Petitioner's instant claim is not based upon a contention that the conduct which led to his conviction is no longer criminal as a result of some change in the law. Rather, his action only challenges his ACCA sentence enhancement. As recognized by the Honorable Kim R. Gibson in Pollard v. Yost, No. 07-235, 2008 WL 4933599, at *6 (W.D. Pa. Nov. 18, 2008), for a challenge to a federal conviction to be presented by a federal inmate by way of a § 2241 petition, there must not only be "a claim of actual innocence but a claim of actual innocence coupled with the inability to have brought the claim before because of a change in the construction of the criminal statute by a court having the last word on the proper construction of the statute, which change rendered what had been thought to be criminal within the ambit of the statute, no longer criminal."

It has also been recognized that Descamps does not apply retroactively to cases on collateral review. See United States v. Nobles, 2015 WL 1208050 * 1 (E.D. Pa. March 17, 2015); United States v. Wolf, Civil No. 1:CV-04-347, 2014 WL 3339601 *2 (M.D. Pa. 2014)(Caldwell, J.).

Clearly, Powers' pending claim does not fall within the narrow Dorsainvil exception to the general rule that section 2255 provides the exclusive avenue by which a federal prisoner may mount a collateral challenge to his conviction or sentence. See Levan v. Sneizek, 325 Fed.Appx. 55, 57 (3d Cir. April 2009); Jordan v. United States, Civil No. 3:CV-14-2048, 2014 WL 7212859 *1-2 (M.D. Pa. Dec. 17, 2014) (Munley, J) (since Descamps cannot be retroactively applied, the Dorsainvil exception does not apply)

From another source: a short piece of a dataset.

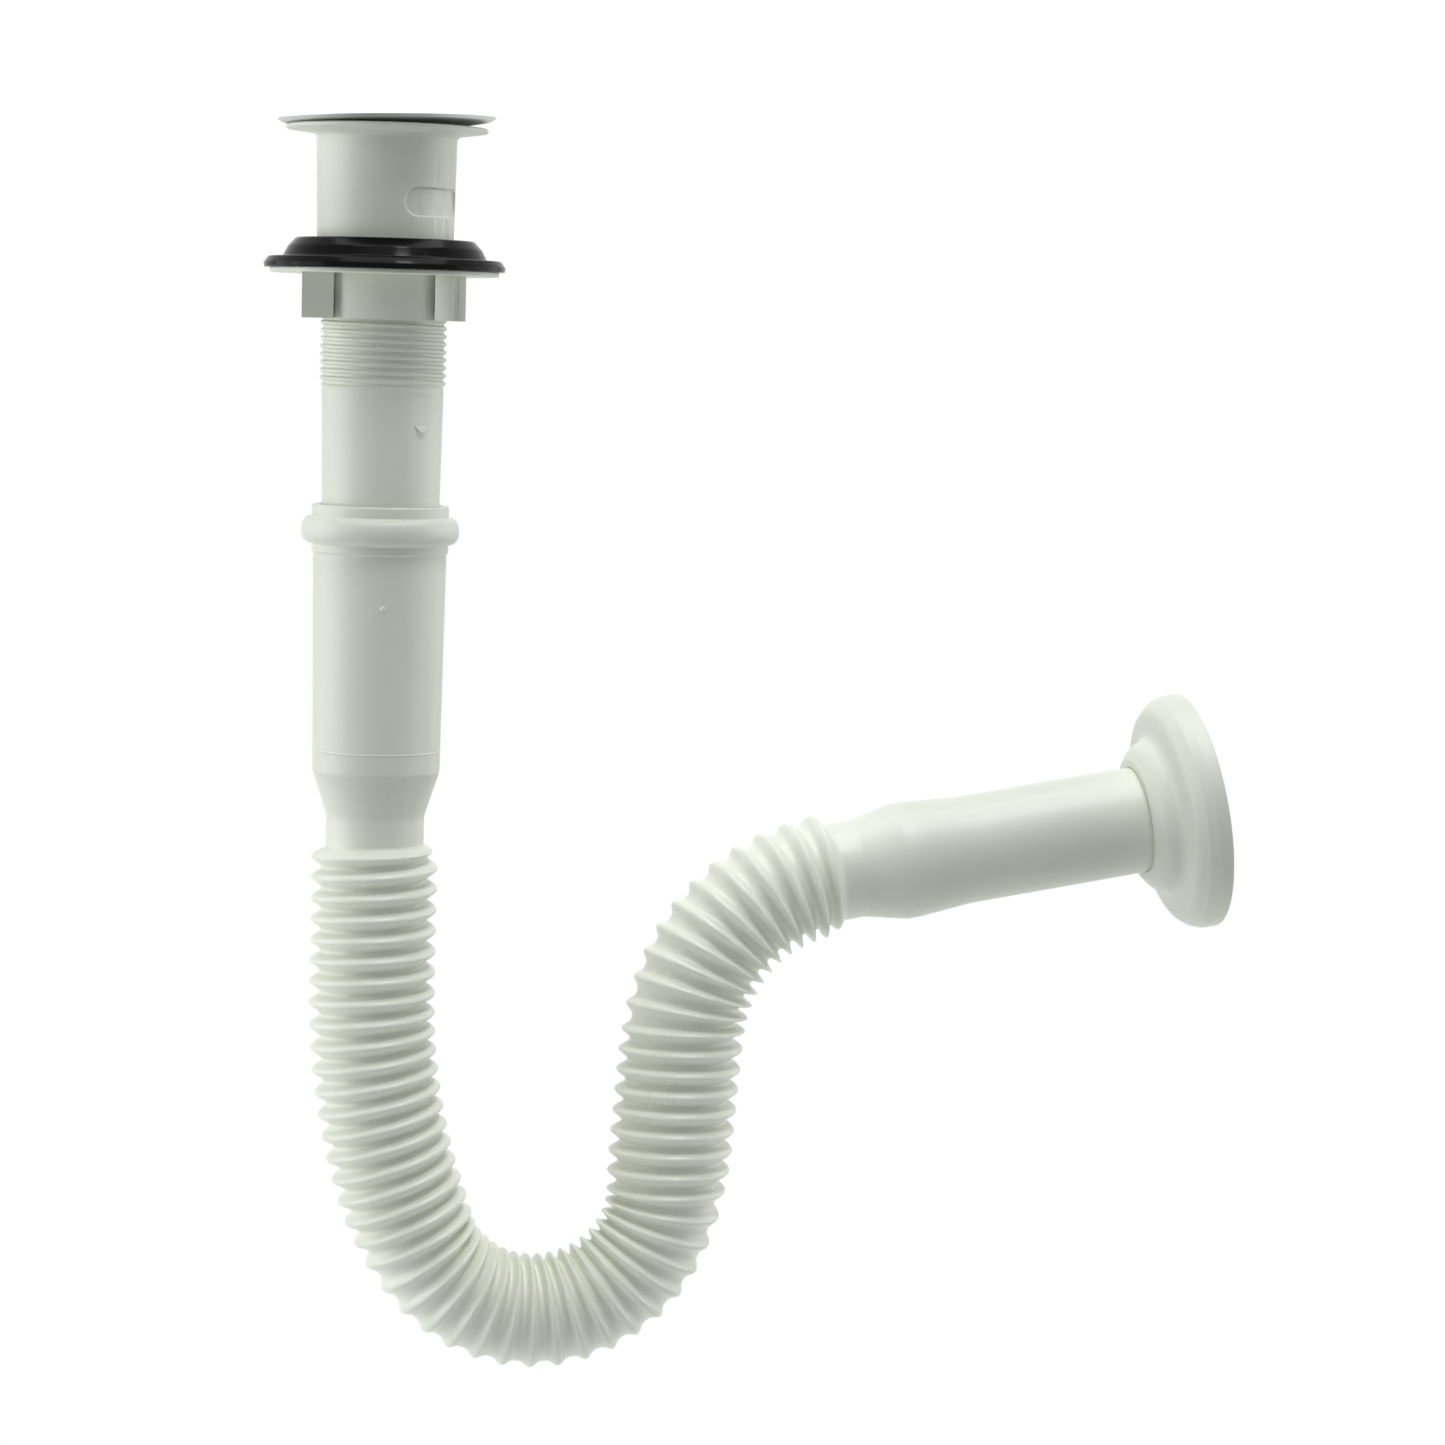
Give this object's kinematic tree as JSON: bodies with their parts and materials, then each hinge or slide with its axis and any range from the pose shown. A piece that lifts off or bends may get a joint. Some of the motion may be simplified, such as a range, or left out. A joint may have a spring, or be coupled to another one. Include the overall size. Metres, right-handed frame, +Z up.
{
  "type": "flexible basin trap",
  "caption": "Basin waste with gasket and back nut, on a corrugated flexible hose bent into a water-seal trap, with an outlet pipe and sliding wall flange.",
  "frame": {"origin": "on the waste's axis, at the underside of the waste's own flange, where it seats on the basin", "axes": "+Z up along the waste's axis, +X towards the wall outlet, the hose is bent in the XZ plane"},
  "size_m": [0.3228, 0.0792, 0.4083],
  "materials": {
    "white_plastic": "moulded polypropylene, softly glossy",
    "hose_plastic": "blow-moulded polyethylene, waxy",
    "dish_steel": "pressed stainless steel, satin",
    "screw_steel": "stainless steel",
    "brass": "turned brass",
    "black_rubber": "moulded rubber, glossy",
    "seal_rubber": "soft rubber"
  },
  "bodies": {
    "waste": {"waste_body": "white_plastic", "threaded_insert": "brass", "dish_seal": "seal_rubber", "centre_screw": "screw_steel", "strainer_dish": "dish_steel"},
    "washer": {"friction_washer": "white_plastic"},
    "nut": {"back_nut": "white_plastic"},
    "gasket": {"gasket": "black_rubber"},
    "seal": {"lip_seal": "seal_rubber"},
    "inlet_hose": {"cuff": "hose_plastic", "hose_leg": "hose_plastic", "trap_bend_inlet": "hose_plastic", "trap_bend_flex": "hose_plastic"},
    "riser": {"trap_bend_outlet": "hose_plastic", "rising_leg": "hose_plastic"},
    "outlet": {"top_bend": "hose_plastic", "outlet_pipe": "hose_plastic"},
    "flange": {"wall_flange": "white_plastic"}
  },
  "joints": [
    {"name": "washer_travel", "type": "slide", "parent": "waste", "child": "washer", "axis": [0, 0, -1], "range_m": [-0.005, 0.021]},
    {"name": "nut_turn", "type": "hinge", "parent": "washer", "child": "nut", "pos_m": [0, 0, -0.05], "axis": [0, 0, -1], "range_deg": [-719, 3020]},
    {"name": "gasket_lift", "type": "slide", "parent": "washer", "child": "gasket", "axis": [0, 0, 1], "range_m": [0, 0.011]},
    {"name": "cuff_pull", "type": "slide", "parent": "waste", "child": "seal", "axis": [0, 0, -1], "range_m": [-0.003, 0.035]},
    {"name": "cuff_swivel", "type": "hinge", "parent": "seal", "child": "inlet_hose", "pos_m": [0, 0, -0.14], "axis": [0, 0, 1], "continuous": true},
    {"name": "trap_flex", "type": "hinge", "parent": "inlet_hose", "child": "riser", "pos_m": [0.06217, 0, -0.3802], "axis": [0, 1, 0], "range_deg": [-12, 18], "deforming": ["trap_bend_flex"]},
    {"name": "outlet_flex", "type": "hinge", "parent": "riser", "child": "outlet", "pos_m": [0.12032, 0, -0.25762], "axis": [0, 1, 0], "range_deg": [-25, 20], "deforming": ["top_bend"]},
    {"name": "flange_slide", "type": "slide", "parent": "outlet", "child": "flange", "axis": [0.9856, 0, 0.1692], "range_m": [-0.058, 0.012]}
  ],
  "couplings": [
    {"joint": "washer_travel", "follows": "nut_turn", "m_per_rad": 0.00039789}
  ]
}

Since there is no basis for a determination that § 2255 is inadequate or ineffective to test the legality of Petitioner's conviction, his § 2241 petition will be dismissed for lack of jurisdiction. Of course, this dismissal has no effect on Petitioner's right to seek authorization from the appropriate United States Court of Appeals to file a second or successive § 2255 petition.